Interesting. Does this mean that you would have been against the resurrection of the Hebrew language in the modern state?

Also, by use of music, do you specifically instrumental? Because there are plenty of Orthodox communities that use music in one way or another, from chazzanut to Carlebach to the Yemenite recitation of all prayers out-loud, in unison, in a specific chant.

Izgad said...

Tobie
Not that I would have opposed resurrecting Hebrew as a modern language, but I suspect that I would have been more of a supporter of putting Yiddish or even Aramaic as the official language of the Jewish state.
Maybe we should have made Latin the official language. That would have really stuck it to the gentiles. Maybe if we would have done that than all the WASPS would have recognized how civilized we were and anti-Semitism would have ended. (Just kidding)

By Music I meant live music with a band and instruments. The sort of thing we do not allow during the three weeks.

Anonymous said...

Considering the Church had intense arguments about what kinds of music are ok to have in a Mass- you should know they could have gone the ways of the Jews.
The fact that they even still stick to polyphonic is a whole long complicated reaction to the Reformation as well as Palestrina being awesome...
As for the use of Instrumental music- the Church has felt divided over it.
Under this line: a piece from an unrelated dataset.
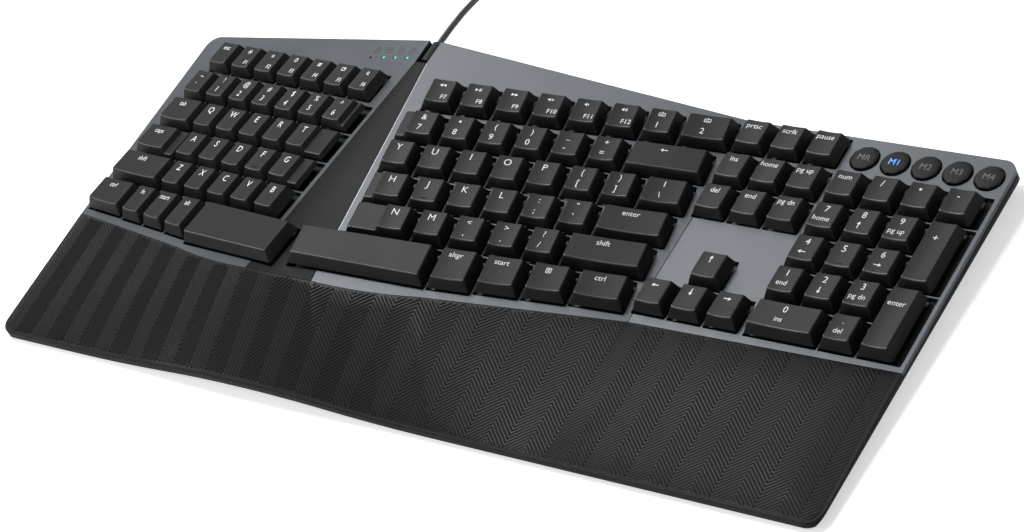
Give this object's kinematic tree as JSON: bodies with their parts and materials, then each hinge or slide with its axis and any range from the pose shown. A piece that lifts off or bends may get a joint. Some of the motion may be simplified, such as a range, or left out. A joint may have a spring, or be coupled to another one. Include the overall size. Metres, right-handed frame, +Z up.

Palestrina's music in some ways was very important to the history of the developement of Catholic Church music because it solved the disgruntment of Church leaders- hyper polyphonic, extremley melismatic music was hiding the Psamltry as well as other essential features of the Latin Mass.
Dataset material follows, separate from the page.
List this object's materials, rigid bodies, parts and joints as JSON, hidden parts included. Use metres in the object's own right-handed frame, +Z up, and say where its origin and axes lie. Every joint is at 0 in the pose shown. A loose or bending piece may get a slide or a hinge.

I personally have a prefrence for church music without the instrumentation- the overt ornamentation takes away from the essence of the words, (Sometimes you can't hear parts of Mozart's Masses), plus when properly done, as in Allegri's Miserere, you can hear the historical reference points to plainchant- which is what is supposed to be happening. But that is just me.

BTW- I always get the feeling that the little old ladies who feel a need to say a bissel of tehillim every day are copying St. Benedict. Go Kitzur Shulchan Aruch for Monks.